Tuesday, February 23, 1999



Planned changes
in land-use law
spark city debate

A public hearing on the
many proposed changes will be
held at 2 p.m. tomorrow

By Gordon Y.K. Pang
Star-Bulletin

Tapa

Mayor Jeremy Harris wants the city to process administrative land use permits within 45 to 90 days or else they would be approved automatically.

But City Council Zoning Chairwoman Donna Mercado Kim and others say it's a bad idea to give automatic approvals for expediency.

The discord is over one of myriad changes proposed in the administration's 400-page bill making sweeping revisions to the city Land Use Ordinance.

The bill is up for public hearing at 2 p.m. tomorrow, when the Council meets at the Pali Golf Course clubhouse.

A person seeking a permit from the city "needs and deserves to have an answer within a specific time," Harris said.

The change "forces the department to act on these things," the mayor said, rather than taking "months and months and months."

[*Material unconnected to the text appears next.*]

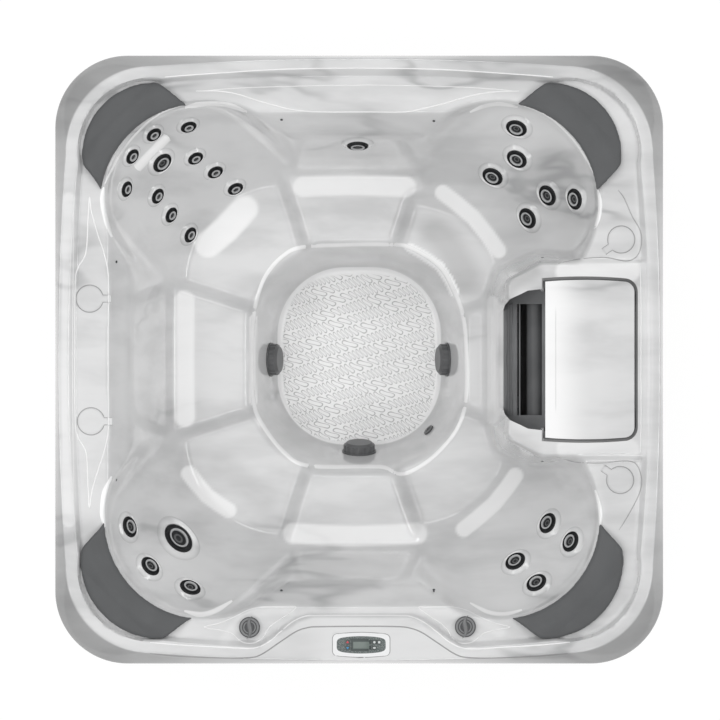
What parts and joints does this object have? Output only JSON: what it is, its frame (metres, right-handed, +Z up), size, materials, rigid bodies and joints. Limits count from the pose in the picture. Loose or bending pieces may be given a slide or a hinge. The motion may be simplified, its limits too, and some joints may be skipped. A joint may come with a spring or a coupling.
{
  "type": "hot tub",
  "caption": "Square acrylic hot tub with moulded corner seats, head rests, turning jets, a filter bay and a cabinet.",
  "frame": {"origin": "on the floor under the middle of the tub", "axes": "+Z up, -Y to the front with the control panel, +X to the filter bay"},
  "size_m": [2.13, 2.13, 0.91],
  "materials": {
    "acrylic": "gloss",
    "fitting_plastic": "satin",
    "lens": "gloss",
    "dark_plastic": "satin",
    "filter_fabric": "matte",
    "panel_plastic": "satin",
    "display_glass": "gloss",
    "cabinet_board": "satin",
    "cabinet_post": "satin",
    "screw_steel": "satin",
    "base_plastic": "matte",
    "frame_steel": "satin",
    "pump_plastic": "satin",
    "rotor_steel": "satin",
    "heater_steel": "satin",
    "head_rest_foam": "satin",
    "jet_plastic": "gloss",
    "key_plastic": "satin"
  },
  "bodies": {
    "tub": {"shell": "acrylic", "jet_bodies": "fitting_plastic", "light_lenses": "lens", "suction_covers": "dark_plastic", "floor_drain": "dark_plastic", "filter_housing": "dark_plastic", "filter_cartridges": "filter_fabric", "diverter_valves": "fitting_plastic", "control_panel": "panel_plastic", "display": "display_glass", "front_panel": "cabinet_board", "side_panels": "cabinet_board", "corner_posts": "cabinet_post", "panel_screws": "screw_steel", "base_pan": "base_plastic", "frame": "frame_steel", "pump_casing": "pump_plastic", "heater": "heater_steel", "control_box": "panel_plastic", "pipes": "fitting_plastic"},
    "filter_lid": {"filter_lid": "acrylic"},
    "weir": {"weir": "dark_plastic"},
    "pump_rotor": {"pump_rotor": "rotor_steel"},
    "pillow_back_left": {"pillow_back_left": "head_rest_foam"},
    "pillow_back_right": {"pillow_back_right": "head_rest_foam"},
    "pillow_front_left": {"pillow_front_left": "head_rest_foam"},
    "pillow_front_right": {"pillow_front_right": "head_rest_foam"},
    "knob_left": {"knob_left": "dark_plastic"},
    "knob_right": {"knob_right": "dark_plastic"},
    "key_up": {"key_up": "key_plastic"},
    "key_down": {"key_down": "key_plastic"},
    "key_jets": {"key_jets": "key_plastic"},
    "key_light": {"key_light": "key_plastic"},
    "key_mode": {"key_mode": "key_plastic"},
    "small_jet_01": {"small_jet_01": "jet_plastic"},
    "small_jet_02": {"small_jet_02": "jet_plastic"},
    "small_jet_03": {"small_jet_03": "jet_plastic"},
    "small_jet_04": {"small_jet_04": "jet_plastic"},
    "small_jet_05": {"small_jet_05": "jet_plastic"},
    "small_jet_06": {"small_jet_06": "jet_plastic"},
    "small_jet_07": {"small_jet_07": "jet_plastic"},
    "small_jet_08": {"small_jet_08": "jet_plastic"},
    "small_jet_09": {"small_jet_09": "jet_plastic"},
    "small_jet_10": {"small_jet_10": "jet_plastic"},
    "medium_jet_01": {"medium_jet_01": "jet_plastic"},
    "medium_jet_02": {"medium_jet_02": "jet_plastic"},
    "medium_jet_03": {"medium_jet_03": "jet_plastic"},
    "medium_jet_04": {"medium_jet_04": "jet_plastic"},
    "medium_jet_05": {"medium_jet_05": "jet_plastic"},
    "medium_jet_06": {"medium_jet_06": "jet_plastic"},
    "medium_jet_07": {"medium_jet_07": "jet_plastic"},
    "medium_jet_08": {"medium_jet_08": "jet_plastic"},
    "medium_jet_09": {"medium_jet_09": "jet_plastic"},
    "medium_jet_10": {"medium_jet_10": "jet_plastic"},
    "medium_jet_11": {"medium_jet_11": "jet_plastic"},
    "medium_jet_12": {"medium_jet_12": "jet_plastic"},
    "medium_jet_13": {"medium_jet_13": "jet_plastic"},
    "medium_jet_14": {"medium_jet_14": "jet_plastic"},
    "medium_jet_15": {"medium_jet_15": "jet_plastic"},
    "large_jet_01": {"large_jet_01": "jet_plastic"}
  },
  "joints": [
    {"name": "filter_lid_lift", "type": "slide", "parent": "tub", "child": "filter_lid", "axis": [0, 0, 1], "range_m": [0, 0.16]},
    {"name": "weir_swing", "type": "hinge", "parent": "tub", "child": "weir", "pos_m": [0.68502, 0, 0.75315], "axis": [0, 1, 0], "range_deg": [-25, 5]},
    {"name": "pump_rotor_spin", "type": "hinge", "parent": "tub", "child": "pump_rotor", "pos_m": [-0.06, -0.76041, 0.12], "axis": [1, 0, 0], "continuous": true},
    {"name": "pillow_back_left_pull", "type": "slide", "parent": "tub", "child": "pillow_back_left", "axis": [0, 0, 1], "range_m": [0, 0.06]},
    {"name": "pillow_back_right_pull", "type": "slide", "parent": "tub", "child": "pillow_back_right", "axis": [0, 0, 1], "range_m": [0, 0.06]},
    {"name": "pillow_front_left_pull", "type": "slide", "parent": "tub", "child": "pillow_front_left", "axis": [0, 0, 1], "range_m": [0, 0.06]},
    {"name": "pillow_front_right_pull", "type": "slide", "parent": "tub", "child": "pillow_front_right", "axis": [0, 0, 1], "range_m": [0, 0.06]},
    {"name": "knob_left_turn", "type": "hinge", "parent": "tub", "child": "knob_left", "pos_m": [-0.38425, -0.93784, 0.88], "axis": [0, 0, 1], "range_deg": [-90, 90]},
    {"name": "knob_right_turn", "type": "hinge", "parent": "tub", "child": "knob_right", "pos_m": [0.37168, -0.93571, 0.88], "axis": [0, 0, 1], "range_deg": [-90, 90]},
    {"name": "key_up_press", "type": "slide", "parent": "tub", "child": "key_up", "axis": [0, 0, -1], "range_m": [0, 0.001], "stiffness_N_per_m": 300},
    {"name": "key_down_press", "type": "slide", "parent": "tub", "child": "key_down", "axis": [0, 0, -1], "range_m": [0, 0.001], "stiffness_N_per_m": 300},
    {"name": "key_jets_press", "type": "slide", "parent": "tub", "child": "key_jets", "axis": [0, 0, -1], "range_m": [0, 0.001], "stiffness_N_per_m": 300},
    {"name": "key_light_press", "type": "slide", "parent": "tub", "child": "key_light", "axis": [0, 0, -1], "range_m": [0, 0.001], "stiffness_N_per_m": 300},
    {"name": "key_mode_press", "type": "slide", "parent": "tub", "child": "key_mode", "axis": [0, 0, -1], "range_m": [0, 0.001], "stiffness_N_per_m": 300},
    {"name": "small_jet_01_turn", "type": "hinge", "parent": "tub", "child": "small_jet_01", "pos_m": [-0.60036, 0.82135, 0.73766], "axis": [0.267, -0.7441, 0.6124], "range_deg": [-90, 90]},
    {"name": "small_jet_02_turn", "type": "hinge", "parent": "tub", "child": "small_jet_02", "pos_m": [-0.57786, 0.71175, 0.60282], "axis": [0.3911, -0.6626, 0.6388], "range_deg": [-90, 90]},
    {"name": "small_jet_03_turn", "type": "hinge", "parent": "tub", "child": "small_jet_03", "pos_m": [-0.50867, 0.6638, 0.51115], "axis": [0.3634, -0.6825, 0.6342], "range_deg": [-90, 90]},
    {"name": "small_jet_04_turn", "type": "hinge", "parent": "tub", "child": "small_jet_04", "pos_m": [-0.43839, 0.60628, 0.40912], "axis": [0.3469, -0.6939, 0.631], "range_deg": [-90, 90]},
    {"name": "small_jet_05_turn", "type": "hinge", "parent": "tub", "child": "small_jet_05", "pos_m": [-0.82132, 0.59935, 0.74803], "axis": [0.7754, -0.2253, 0.5899], "range_deg": [-90, 90]},
    {"name": "small_jet_06_turn", "type": "hinge", "parent": "tub", "child": "small_jet_06", "pos_m": [-0.71279, 0.57682, 0.60738], "axis": [0.685, -0.3674, 0.6291], "range_deg": [-90, 90]},
    {"name": "small_jet_07_turn", "type": "hinge", "parent": "tub", "child": "small_jet_07", "pos_m": [-0.66591, 0.51081, 0.51797], "axis": [0.6983, -0.3489, 0.625], "range_deg": [-90, 90]},
    {"name": "small_jet_08_turn", "type": "hinge", "parent": "tub", "child": "small_jet_08", "pos_m": [-0.59989, 0.44158, 0.40557], "axis": [0.6951, -0.3534, 0.626], "range_deg": [-90, 90]},
    {"name": "small_jet_09_turn", "type": "hinge", "parent": "tub", "child": "small_jet_09", "pos_m": [-0.72367, 0.79276, 0.78002], "axis": [0.4735, -0.5966, 0.648], "range_deg": [-90, 90]},
    {"name": "small_jet_10_turn", "type": "hinge", "parent": "tub", "child": "small_jet_10", "pos_m": [-0.80016, 0.71521, 0.78496], "axis": [0.6435, -0.4213, 0.6391], "range_deg": [-90, 90]},
    {"name": "medium_jet_01_turn", "type": "hinge", "parent": "tub", "child": "medium_jet_01", "pos_m": [-0.69544, 0.69443, 0.67405], "axis": [0.5504, -0.5248, 0.6493], "range_deg": [-90, 90]},
    {"name": "medium_jet_02_turn", "type": "hinge", "parent": "tub", "child": "medium_jet_02", "pos_m": [0.55332, 0.81661, 0.75184], "axis": [-0.2491, -0.6748, 0.6947], "range_deg": [-90, 90]},
    {"name": "medium_jet_03_turn", "type": "hinge", "parent": "tub", "child": "medium_jet_03", "pos_m": [0.55625, 0.70816, 0.65706], "axis": [-0.3844, -0.5798, 0.7184], "range_deg": [-90, 90]},
    {"name": "medium_jet_04_turn", "type": "hinge", "parent": "tub", "child": "medium_jet_04", "pos_m": [0.47112, 0.64741, 0.56313], "axis": [-0.3496, -0.6065, 0.7141], "range_deg": [-90, 90]},
    {"name": "medium_jet_05_turn", "type": "hinge", "parent": "tub", "child": "medium_jet_05", "pos_m": [0.66547, 0.57871, 0.65117], "axis": [-0.629, -0.3345, 0.7018], "range_deg": [-90, 90]},
    {"name": "medium_jet_06_turn", "type": "hinge", "parent": "tub", "child": "medium_jet_06", "pos_m": [0.7611, 0.56413, 0.74226], "axis": [-0.7416, -0.1666, 0.6499], "range_deg": [-90, 90]},
    {"name": "medium_jet_07_turn", "type": "hinge", "parent": "tub", "child": "medium_jet_07", "pos_m": [0.59624, 0.49884, 0.55107], "axis": [-0.6321, -0.3305, 0.7009], "range_deg": [-90, 90]},
    {"name": "medium_jet_08_turn", "type": "hinge", "parent": "tub", "child": "medium_jet_08", "pos_m": [-0.81109, -0.58851, 0.73185], "axis": [0.7752, 0.2256, 0.59], "range_deg": [-90, 90]},
    {"name": "medium_jet_09_turn", "type": "hinge", "parent": "tub", "child": "medium_jet_09", "pos_m": [-0.73696, -0.72853, 0.73688], "axis": [0.5606, 0.5144, 0.6489], "range_deg": [-90, 90]},
    {"name": "medium_jet_10_turn", "type": "hinge", "parent": "tub", "child": "medium_jet_10", "pos_m": [-0.59478, -0.80478, 0.71658], "axis": [0.2839, 0.7341, 0.6168], "range_deg": [-90, 90]},
    {"name": "medium_jet_11_turn", "type": "hinge", "parent": "tub", "child": "medium_jet_11", "pos_m": [0.66647, -0.57657, 0.63677], "axis": [-0.6609, 0.3375, 0.6703], "range_deg": [-90, 90]},
    {"name": "medium_jet_12_turn", "type": "hinge", "parent": "tub", "child": "medium_jet_12", "pos_m": [0.74631, -0.64053, 0.74807], "axis": [-0.6809, 0.3094, 0.6638], "range_deg": [-90, 90]},
    {"name": "medium_jet_13_turn", "type": "hinge", "parent": "tub", "child": "medium_jet_13", "pos_m": [0.5509, -0.71237, 0.64184], "axis": [-0.3981, 0.6099, 0.6852], "range_deg": [-90, 90]},
    {"name": "medium_jet_14_turn", "type": "hinge", "parent": "tub", "child": "medium_jet_14", "pos_m": [0.62438, -0.78692, 0.75089], "axis": [-0.3991, 0.6091, 0.6853], "range_deg": [-90, 90]},
    {"name": "medium_jet_15_turn", "type": "hinge", "parent": "tub", "child": "medium_jet_15", "pos_m": [-0.00532, 0.75647, 0.70659], "axis": [0, -0.9341, 0.357], "range_deg": [-90, 90]},
    {"name": "large_jet_01_turn", "type": "hinge", "parent": "tub", "child": "large_jet_01", "pos_m": [-0.64015, -0.63257, 0.56804], "axis": [0.5539, 0.5214, 0.6492], "range_deg": [-90, 90]}
  ]
}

Kim's draft of the bill would automatically deny a permit application if not acted on within a specified time.

Kim said she changed Harris' proposal at the request of Councilman Steve Holmes, and because it made sense.

The administration's plan allows for an extension at the request of the developer. Kim said the administration could threaten developers with a denial unless they ask for more time.

"We need to pressure (the planning staff) into doing their homework," Kim said.

Automatic approval "is bad public policy," wrote David "Kimo" Frankel, former head of the Sierra Club's Hawaii chapter.

A bureaucratic mix-up or a short-staffed Planning and Permitting Department could lead to careless reviews and approvals that otherwise wouldn't be given, he said.

Developer advocates, such as the Hawaii Developers' Council and the Hawaii Business Roundtable, are hailing the overall bill as long overdue. But others are wondering if the changes are too accommodating for developers.

Arlene Kim Ellis of the League of Women Voters of Honolulu said nondeveloper participation has been lacking. "There is far more involved here than efficiency, economy and convenience," she wrote. "The future of our island may be at stake."

Kim has made changes in other sections, but the administration wants some of its original proposals to stand.

"We are evaluating and commenting on each of the proposals made (in the new draft)," said Planning and Permitting Director Jan Sullivan.

For instance, the mayor's plan calls for parking requirements to be reduced for several uses including convenience stores, food and grocery stores, hotel dwelling units outside Waikiki, publishing plants and wholesale businesses. Kim proposes adding back some of the requirements.

The administration is further changing some permitted uses from major to minor permit classification. For instance, Sullivan said, an existing church that needs a roof in the Waikiki Special District now has to hire professional planners and architects and go through a public hearing. That wouldn't be necessary under a minor permit.